The Bridesburg Model 1861 rifled musket was produced for American forces during the Civil War at a peak rate of 5,000 a month. Though widely produced, this weapon was replaced in federal arsenals with the Springfield Model 1861 and sold off as military surplus. It was found in the arsenals of both the Canadian militia and Fenian Brotherhood who purchased large quantities of the military surplus.

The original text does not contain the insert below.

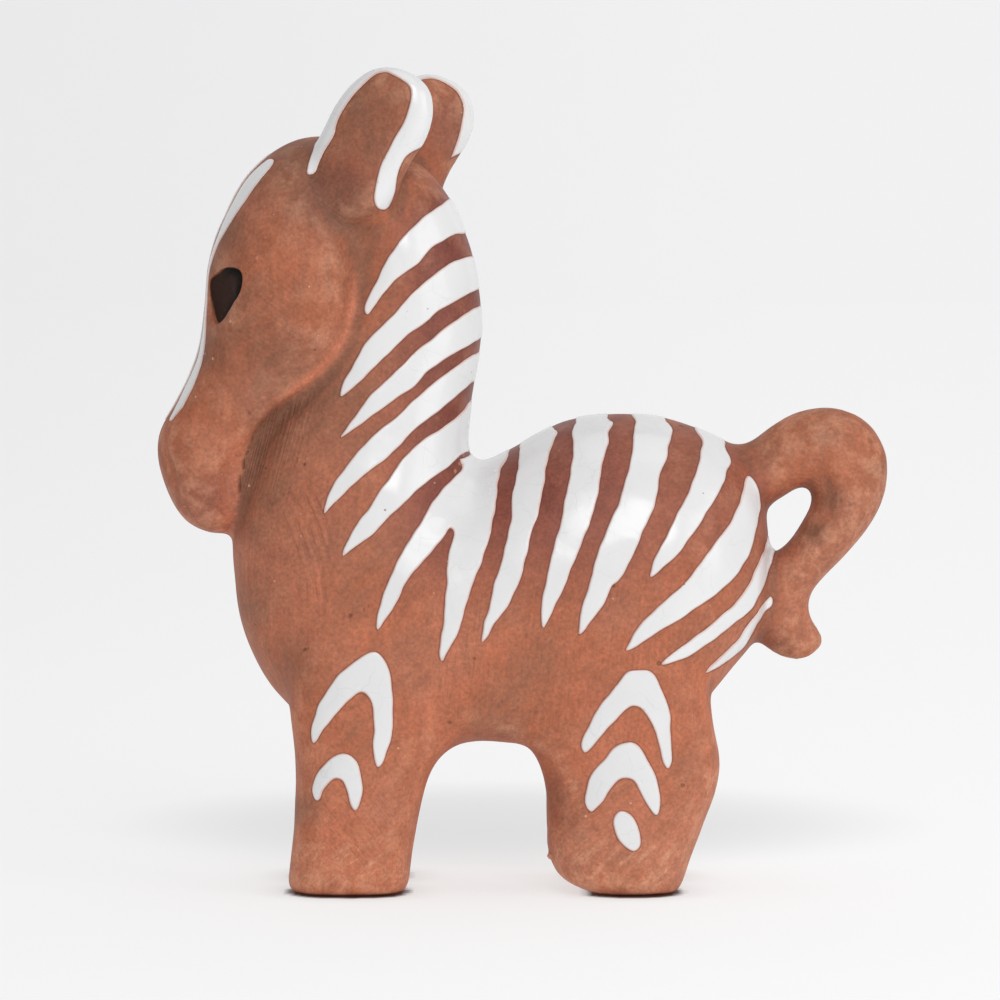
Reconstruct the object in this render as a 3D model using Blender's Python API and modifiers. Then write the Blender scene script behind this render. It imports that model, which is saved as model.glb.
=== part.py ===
"""A zebra foal figurine of fired red clay, standing on four stub legs.

It is one solid. The foal faces -X, its left flank is towards -Y and the floor is z = 0.
The body, legs, head, ears and tail are lofts through sections that are read off the
figure's side view. They are fused by remeshing, smoothed as a wet sponge would, then
carved, thinned to facets and cut flat under the feet.
"""

import math

import bmesh
import bpy
from mathutils import Vector
from mathutils.geometry import intersect_point_line

# The driving size, in metres: from the floor to the top of the left ear.
HEIGHT = 0.150

# The figure's proportions are drawn in steps, 150 of them to its height. A step is 1 mm here.
STEPS_TALL = 150.0
STEP = HEIGHT / STEPS_TALL

# Widths across the figure, measured from its middle plane.
BODY_HALF_WIDTH = 23.5
NECK_HALF_WIDTH = 15.8
CHEEK_HALF_WIDTH = 18.6
MUZZLE_HALF_WIDTH = 12.2
TAIL_HALF_WIDTH = 6.5
LEG_GAP = 5.0
LEG_HALF_WIDTH = (BODY_HALF_WIDTH - LEG_GAP / 2) / 2
LEG_MIDDLE = LEG_GAP / 2 + LEG_HALF_WIDTH

# Ears: lobes that open outwards and a little forwards. The right one leans further back.
EAR_MIDDLE = 10.8
EAR_SPREAD = 2.6
EAR_TURN = math.radians(18)
EAR_DISH = 0.9
RIGHT_EAR_BACK = 7.2
RIGHT_EAR_DROP = 1.2

# Eyes: upright oval hollows at the front corners of the face. The turn is from straight ahead.
EYE_MIDDLE = (-54.9, 11.0, 108.2)
EYE_TURN = math.radians(42)
EYE_LEAN = math.radians(14)
EYE_HALF_WIDTH = 4.2
EYE_HALF_HEIGHT = 5.1
EYE_DEPTH = 1.2

# Nostrils: a shallow groove down each front corner of the muzzle, in the side view.
NOSTRIL = [(-65.4, 81.5), (-63.9, 77.0), (-62.6, 72.5), (-61.8, 69.5)]
NOSTRIL_HALF_WIDTH = 1.6
NOSTRIL_DEPTH = 0.7

# The edge of each sole is wiped round.
SOLE_ROUNDING = 1.8

# Joins that are wiped softer than the rest: x, y, z of the middle and the radius.
SOFT_SPOTS = [
    (-30.0, -10.0, 119.0, 10.0),
    (-30.0, 10.0, 119.0, 10.0),
    (-24.0, 9.0, 126.0, 8.0),
    (42.0, 0.0, 76.0, 9.0),
]
SOFT_PASSES = 50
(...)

Pattern 1861 Enfield Musketoon
Modelled after the Pattern 1853 Enfield, this shorter weapon was designed for artillerists and cavalry. The shorter barrel gave it very good manoeuverability, but its greatest improvement was the tighter twists of the rifling grooves which allowed slightly better accuracy at close range. These weapons were the principal firearm of both sides during the Fenian Raids.
Major Buck’s Surrender
Aug 3, 11:00 A.M.
In 1812, two attempts were made by Americans to capture Fort Erie but failed due to poor weather and administration. On July 3rd, 1814, more than four thousand American forces under the direction of General Jacob Brown crossed the Niagara River. It wasn’t long before the Fort, under command of Major Buck, surrendered and at 6PM nearly 150 British soldiers became prisoners of war. General Brown’s success along the northern border during the war made him a hero.
Chippawa and Lundy’s Lane
Aug 3, 2:00 P.M.
Following the American capture of Fort Erie, on July 5, 1814, US soldiers marched north and defeated the British in the Battle of Chippawa. The armies met again during a vicious battle on the night of July 25 at Lundy’s Lane. This was one of the bloodiest and deadliest battles ever fought in Canada. In the end, each side lost almost 1000 men.
Drummond’s Night Assault
Aug 3, 8:00 P.M.
Battered American forces retreated from Lundy’s Lane to Fort Erie and by August 7, 1814, the main British forces began to prepare their siege line and plan the next attack. Early morning on August 15, Lt. General Gordon Drummond launched a 4-pronged night assault to retake the Fort. Four columns were set up on each side, but disaster struck when 600 pounds of black powder stored in a magazine directly under the gun platform, exploded. Surviving British troops were forced to retreat. Their losses were significant and outnumbered American casualties.
Aug 4, 1:00 P.M.
Hundreds of lives were lost between August 4 and September 21, 1814. On September 17, an attack was launched by General Jacob Brown on British forces. American troops stormed the British siege lines and succeeded in smashing two of the British batteries before a counter attack pushed them back into the Fort. On the night of September 21, prompted by the Sortie, constant rain, poor supply lines and disease, the British broke camp and retired to Chippawa. General Drummond’s Siege of Fort Erie was over, and the Fort remained in American hands.